The triangle-shaped swimming beach is located near a large parking lot which has plenty of room for your rig. This beach is open between Memorial Day Weekend and Labor Day Weekend. A very long fishing jetty is one one side and a cabin campground is on the other side. So, the many boaters never bother the many swimmers. A number of trees along the perimeter break up the wind, and the sand is very thick and fine. No lifeguard is on duty, but if you swim with a buddy, you should be fine. The lake has very few undercurrents or underwater drop-offs. Beach amenities include a picnic area, changing house, and volleyball net.
This 1,800-plus acre lake has three concrete boat launches at different points along the shore. So, there is always plenty of room and hardly ever much traffic congestion, even on July Fourth and other major boating holidays. Long Branch Lake is made for power sports. The lake has no speed restrictions, so open up those engines. For a change of pace, rent a kayak or paddleboard at the store. Or, bring your own canoe along with your camping trailer. Long Branch State Park has several boat-in campsites where you can spend one of the most relaxing days ever.

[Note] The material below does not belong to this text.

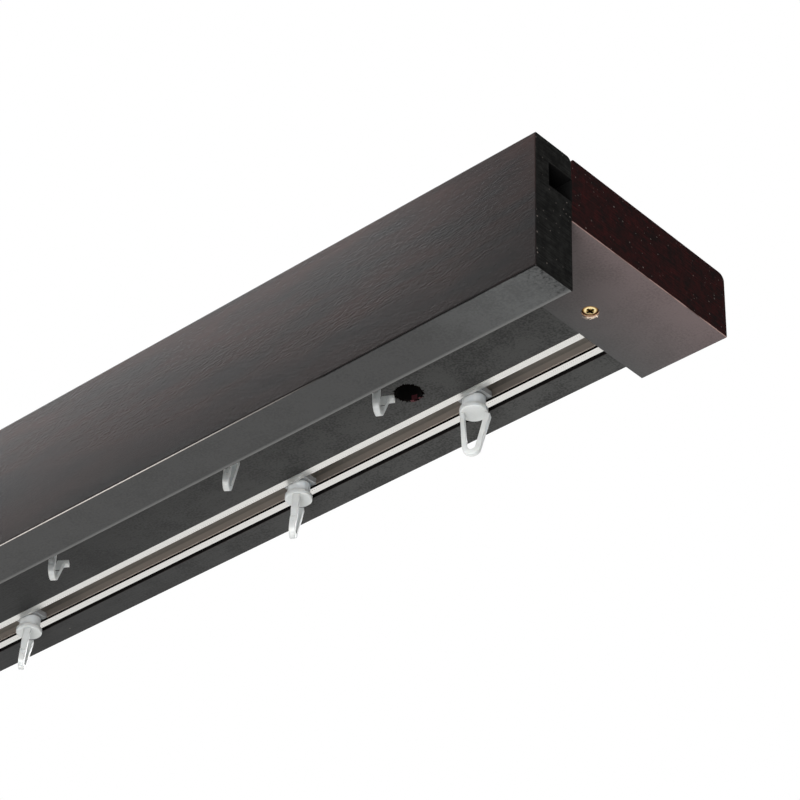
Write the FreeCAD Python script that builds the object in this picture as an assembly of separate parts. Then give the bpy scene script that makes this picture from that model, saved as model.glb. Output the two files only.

Most RV campers pull bass, carp, and catfish out of Long Branch Lake. Look for schools of bass just below the surface as they feed on gizzard shad. Carp abound near the marina dock, as well as the underwater brush areas scattered throughout the lake. Channel catfish thrive in the flooded timber areas. And, since Long Branch Lake is primarily a flood-control lake, there are lots of these places, especially around the Little Chariton River East Fork. Blue catfish are plentiful in the spring and fall, when the water temperature is just right.